If you want to establish a lifestyle that leads you to thrive in God, don’t just read the Bible. Become absorbed with the Bible. Pursue it with passion. Make it so much part of your life that it shapes your thinking, words, values, emotions, and actions. Don’t just read it. Guard your life with it.

I’d love nothing more today than for you to know Jesus. Not just to know about Jesus, but to know him — the one who has always existed, who holds the world together, who came in the flesh, died for our sins, rose again, and is reigning at God’s right hand. And the best way to get to know him is to absorb his Word. Read it. Pursue it. Treasure it. And the way to begin is simply to start.

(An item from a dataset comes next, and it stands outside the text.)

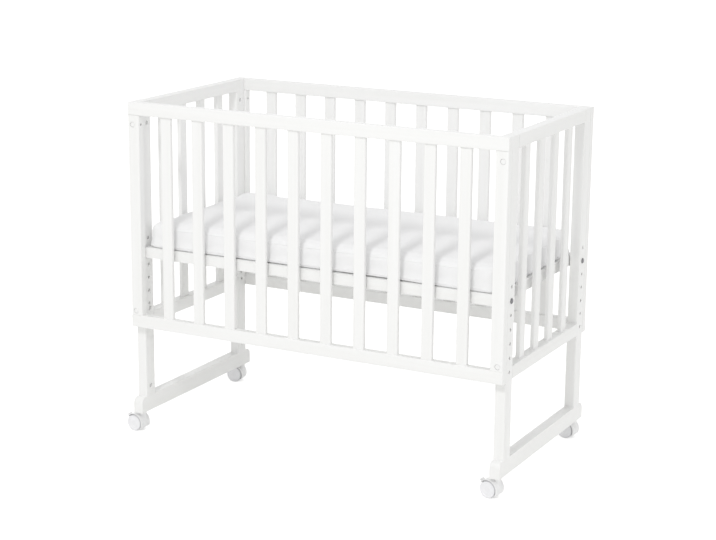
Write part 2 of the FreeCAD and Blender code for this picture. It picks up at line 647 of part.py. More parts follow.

I close with these words by Welsh pastor Geoffrey Thomas:

Do not expect to master the Bible in a day, or a month, or a year…Let the Word break over your heart and mind again and again as the years go by, and imperceptibly there will come great changes in your attitude and outlook and conduct. You will probably be the last to recognize these. Often you will feel very, very small, because increasingly the God of the Bible will become to you wonderfully great. So go on reading it until you can read no longer, and then you will not need the Bible any more, because when your eyes close for the last time in death, and never again read the Word of God in Scripture you will open them to the Word of God in the flesh, that same Jesus of the Bible whom you have known for so long, standing before you to take you for ever to His eternal home.